Flat Files Were “Good Enough” for Traditional Embedded Data Management
While the above explains why you have the possibility of adoption, it doesn’t detail why flat files were a good solution for the times. Let me give you a couple of key reasons they were good enough:
1. The Silo of Things Meant All Data Collection Was Local
File systems store data locally which was more than sufficient for most data-embedded applications at the edge because they were purely for local use. There wasn’t a need for additional data from parallel data streams let alone fused with other types of data and shared across networks. Thus, stand-alone file systems without network data transfer were good enough. Concerns about streaming data or extract transform and load (ETL) to some other system were not a major showstopper.
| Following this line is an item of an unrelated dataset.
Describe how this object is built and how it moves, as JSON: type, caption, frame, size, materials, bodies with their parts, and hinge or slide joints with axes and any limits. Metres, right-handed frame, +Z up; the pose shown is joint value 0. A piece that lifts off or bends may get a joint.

2. There Wasn’t That Much Data, Data Processing, or Analytics
Until recently, most operational technology had very limited compute resources: 32-bit or 16-bit microcontrollers, sub-MB DRAM, and limited flash or EPROM memory, etc. If you don’t know these terms, put it this way, these are your father’s Oldsmobile. With limited resources available, most software was there to perform direct control of the device against a specific process, and data collected was mostly in support of that process, not the instrumentation of the process or for analytics to inform current or future operations of that process.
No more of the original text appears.